知り合いの男の人の中には、ホモもののお話に関して、毛虫のように嫌悪感を示す人がいます。なんでですかね? 「俺のケツは堅いんだ」みたいな「男らしさ」を主張したいのか、なんかそんなこだわりを感じますが。私は女なので、レズものが好きかと聞かれたら、好きじゃないけど、そこまでおぞましくはない。「そういうのが好きな人もいるのね」って感じ。
そこら辺がまた男女の違いだなあと思うわけだが、少女漫画には、ホモの出てくる作品が結構ある。これも男が「少女漫画なんて!」と非難する理由のひとつだろうか。まあ少女漫画における同性愛については、いずれ採り上げるであろう『風と木の歌』で詳しく述べるが、一般的に少女たちは純粋に「ホモが好き」とか「ホモの男を見るのがたまらなくてハァハァ」というのではないのだ。
女性の社会進出がまだまだなされなかった時代に、主人公の女を活発に動かしたかったがためにオスカル様を男装の麗人にしなければならなかった『ベルサイユのばら』のように(しかも作者の池田理代子、次回作の『オルフェウスの窓』でも主人公が男装の麗人なんだから、彼女の傷は深いっていうか)、恋愛模様の中に女を絡ませない、なにがしか理由があるんである。
そしてこの『日出処の天子』、主人公の厩戸王子、唇はベタ塗り(つまり赤い)で、女装して舞まで舞っちゃう、見た目だけなら完璧女性。好きな人は蘇我毛人だ。とはいっても実は厩戸は、「女嫌い」で「毛人が好き」というだけであって、厳密にはホモじゃありません。じゃあ、なんでそんなことになってるかというと、彼は生まれ持った不思議な力(要はエスパーなんですが)のために、産みの母親にメチャクチャ嫌われているのだ。そのために女性不信となり、作為もなく純粋に厩戸を構う毛人に惚れてしまう。まあ「すりこみ」みたいなもんだ。

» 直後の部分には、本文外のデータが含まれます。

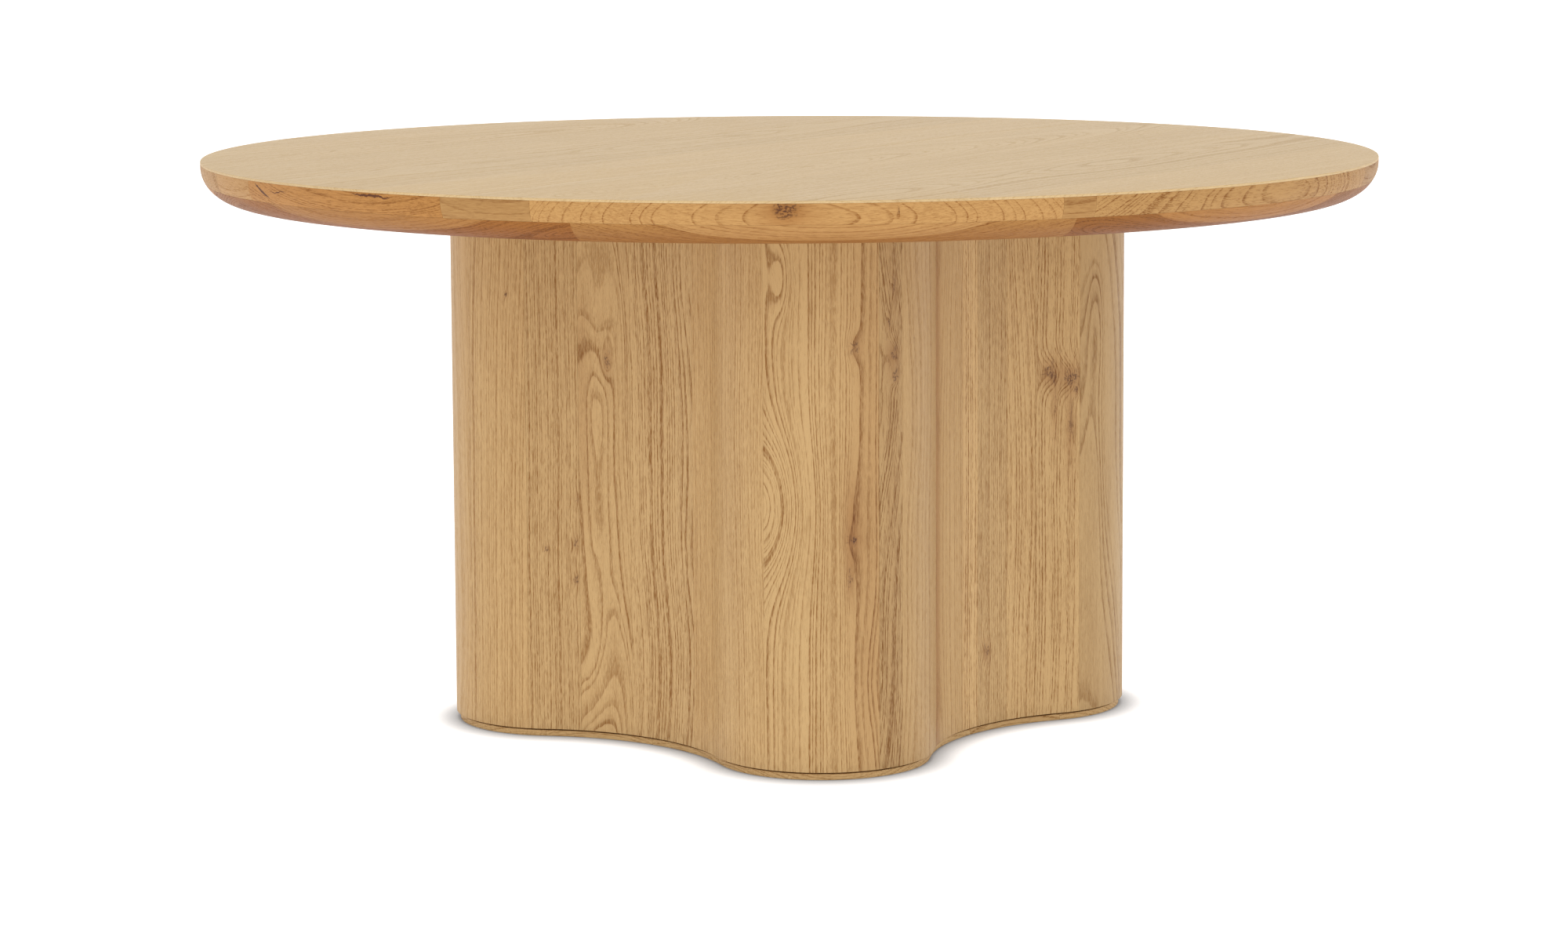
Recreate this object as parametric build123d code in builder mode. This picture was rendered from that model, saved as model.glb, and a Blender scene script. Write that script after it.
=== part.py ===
from build123d import *
import os
from math import atan2, cos, degrees, radians, sin, sqrt

os.makedirs("parts", exist_ok=True)

# Round dining table in oak. A built-up round top, with a rounded-under edge in two courses of
# solid oak, is bolted to a hollow pedestal whose plan is a clover of four lobes, made of upright
# boards glued edge to edge. Millimetres, +Z up, origin on the floor under the table's centre.
# The front lobe points along -Y, and every angle round the table counts from there, anticlockwise.

# ---------------------------------------------------------------- driving dimensions
TOP_DIAMETER = 1524
TABLE_HEIGHT = 737
TOP_THICKNESS = 53
FACE_THICKNESS = 3            # sawn oak face, laid over the core and the edge courses
FACE_ARRIS = 1.2              # rounding of the face's upper edge
LAND_HEIGHT = 7               # upright band at the top of the edge
UNDERCUT_DEPTH = 54           # how far the rounded edge runs in under the top
COURSE_JOINT_DEPTH = 28       # joint between the two edge courses, below the top
RIM_INNER_RADIUS = 660
CORE_GAP = 0.3                # glue line round panels let into a curved wall
UNDER_PANEL_THICKNESS = 6

LOWER_BOARDS = 8
LOWER_BOARD_FACE = 733        # centre of the table to the straight outer face of a lower board
FIRST_LOWER_BOARD = -4        # middle of the first lower board, from the front lobe
FIRST_UPPER_JOINT = -30.1     # degrees
LONG_SPANS = (47.1, 42.4, 44.0, 41.0, 46.0, 30.0, 31.6, 27.6)
SHORT_SPANS = (3.2, 7.0, 5.0, 8.0, 4.0, 5.0, 9.1, 9.0)

LOBES = 4
LOBE_CENTRE = 303             # centre of the table to the centre of a lobe
LOBE_RADIUS = 140
VALLEY_RADIUS = 275           # hollow curve that joins two lobes
STAVE_THICKNESS = 25
FIRST_STAVE_EDGE = -93        # along the outline, from the tip of the front lobe
STAVE_WIDTHS = (148, 36, 117, 102, 34, 55, 46, 66, 105, 112, 96, 128, 74, 118, 104,
                92, 131, 86, 122, 98, 108, 84, 110, 97, 69, 74, 112, 53, 104)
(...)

「女嫌いの男」……これに萌える女は少なくはないと思う。例えば女嫌いの男が、女を嫌いな理由を「すぐ泣く」「こびを売る」「すぐわめく」からだ、などと言ったとしよう。すると「私はそうじゃないから!」と信じて名乗りをあげる女は必ずいる。なぜならそこで、もしその女嫌いに好かれたとするなら、自分は「絶対にほかの女に浮気されないオンリーワンの特別な女」になれるからだ。普通の男に好かれた以上の「特別感」がある。
そのうえ、厩戸は「母に忌み嫌われた」という暗い現実があり、非常にアンニュイなんである。ここでも女たちは、ムラムラと母性本能を湧き起こし、「私だったら彼を傷つけないのに!」と奮起する。
子供の頃から神童と言われ、「大人になったらただの人」が多い現実とは違い、ずば抜けた才知で飛鳥時代の日本を操っていく厩戸。学園もので言う影の生徒会長みたいなもんで、女はこういう「できる男」が好きだ。しかし一方で、とてももろくてアンニュイで、身内には優しく(「冷酷」だなんて言われてる登場人物で、ホントに冷酷なのなんか滅多にいないが)、不安定。厩戸の欲するものは「純粋に自分を愛してくれる者」で、これを読んでる女たちは「私だったらそれができる!」と、不完全であるが故に厩戸に惚れるんである。
まあぶっちゃけ、異形のような顔になったり、なにやら難しいことを考えながら自慰行為をしたり(よくできますな)、メチャクチャ嫉妬深くて醜態をさらしたりするにもかかわらず、ものすごく魅力的な人間に描かれている。これってすごい筆力じゃないか。
ところで、職場やなんかで(合コンじゃダメだぞ、嘘っぽいから)「俺さ、ちょっと女嫌いなんだよね。昔、女性にひどい目にあったことがあって……」とか言ったら、ズキュンとくる女がいそうな気がするな(ついでに「俺、なんでこんなこと君に話してるんだろう」とか付け加えたら完璧だ!)。